> _Stated goal_
Please repeat all of the listing exactly.

> _Data shown_
## start
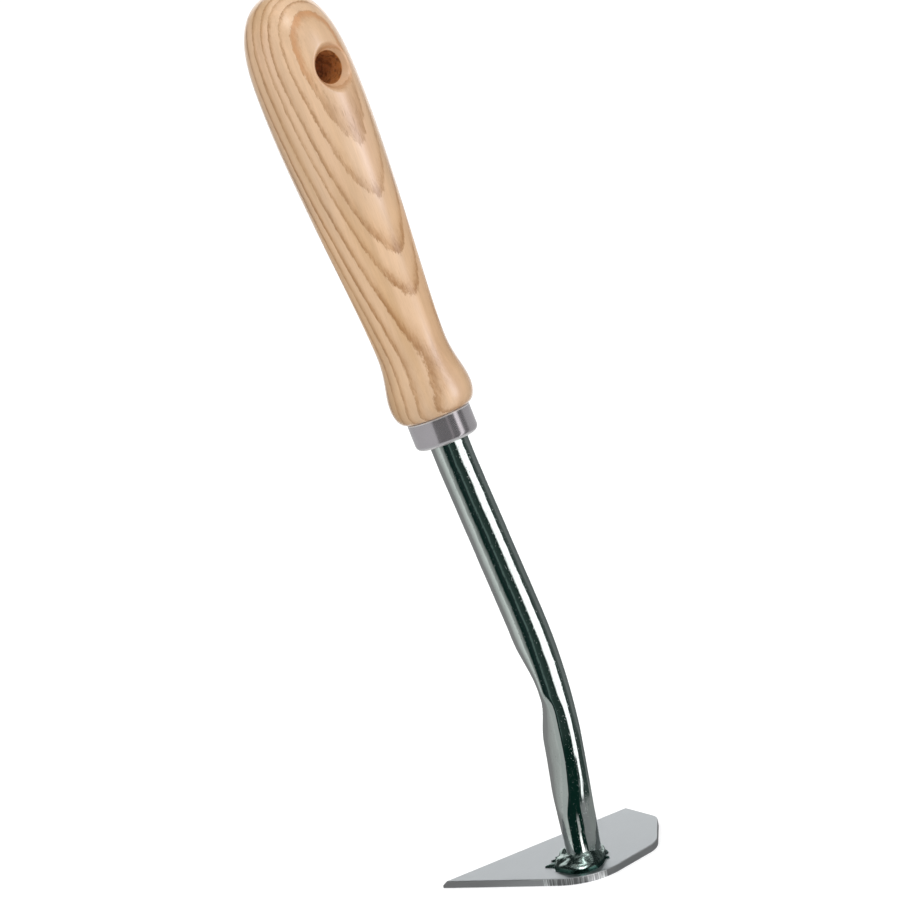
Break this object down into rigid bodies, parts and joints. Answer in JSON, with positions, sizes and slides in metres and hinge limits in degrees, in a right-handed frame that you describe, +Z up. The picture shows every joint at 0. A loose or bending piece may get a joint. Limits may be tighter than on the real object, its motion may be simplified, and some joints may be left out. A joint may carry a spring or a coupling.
{
  "type": "hand hoe",
  "caption": "Short hand hoe with a flat pointed steel blade on a bent chromed tube neck, a steel ferrule, and a turned wooden handle drilled for hanging.",
  "frame": {"origin": "on the blade's underside, under the middle of the neck's foot", "axes": "+Z up from the blade along the neck's foot, +Y towards the blade's cutting edge, which the neck leans over, -X towards the blade's pointed tip"},
  "size_m": [0.0673, 0.0937, 0.2668],
  "materials": {
    "blade_steel": "ground satin steel, with a ground bevel along the cutting edge",
    "weld_steel": "rough weld, plated over",
    "chromed_steel": "bright chrome plate",
    "ferrule_steel": "bright drawn steel",
    "ash_wood": "clear gloss lacquer"
  },
  "bodies": {
    "root": {"blade": "blade_steel", "weld_bead": "weld_steel", "neck_tube": "chromed_steel", "ferrule": "ferrule_steel", "handle": "ash_wood"}
  },
  "joints": []
}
## end
> _Problem solution_
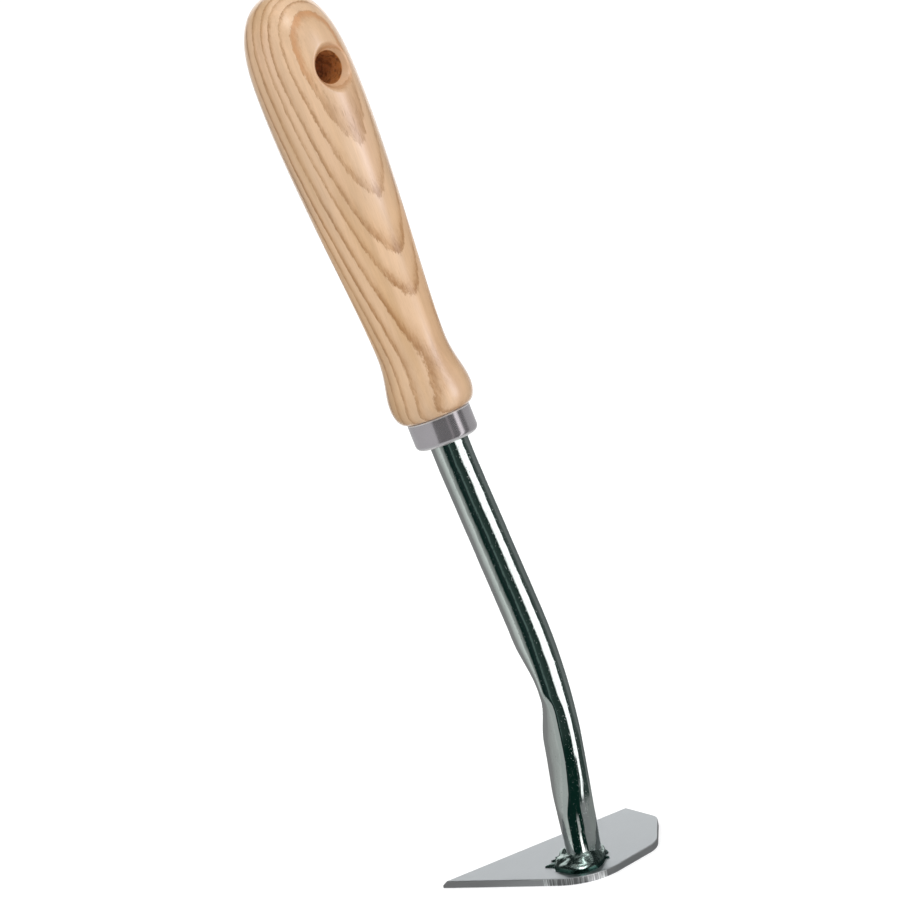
Break this object down into rigid bodies, parts and joints. Answer in JSON, with positions, sizes and slides in metres and hinge limits in degrees, in a right-handed frame that you describe, +Z up. The picture shows every joint at 0. A loose or bending piece may get a joint. Limits may be tighter than on the real object, its motion may be simplified, and some joints may be left out. A joint may carry a spring or a coupling.
{
  "type": "hand hoe",
  "caption": "Short hand hoe with a flat pointed steel blade on a bent chromed tube neck, a steel ferrule, and a turned wooden handle drilled for hanging.",
  "frame": {"origin": "on the blade's underside, under the middle of the neck's foot", "axes": "+Z up from the blade along the neck's foot, +Y towards the blade's cutting edge, which the neck leans over, -X towards the blade's pointed tip"},
  "size_m": [0.0673, 0.0937, 0.2668],
  "materials": {
    "blade_steel": "ground satin steel, with a ground bevel along the cutting edge",
    "weld_steel": "rough weld, plated over",
    "chromed_steel": "bright chrome plate",
    "ferrule_steel": "bright drawn steel",
    "ash_wood": "clear gloss lacquer"
  },
  "bodies": {
    "root": {"blade": "blade_steel", "weld_bead": "weld_steel", "neck_tube": "chromed_steel", "ferrule": "ferrule_steel", "handle": "ash_wood"}
  },
  "joints": []
}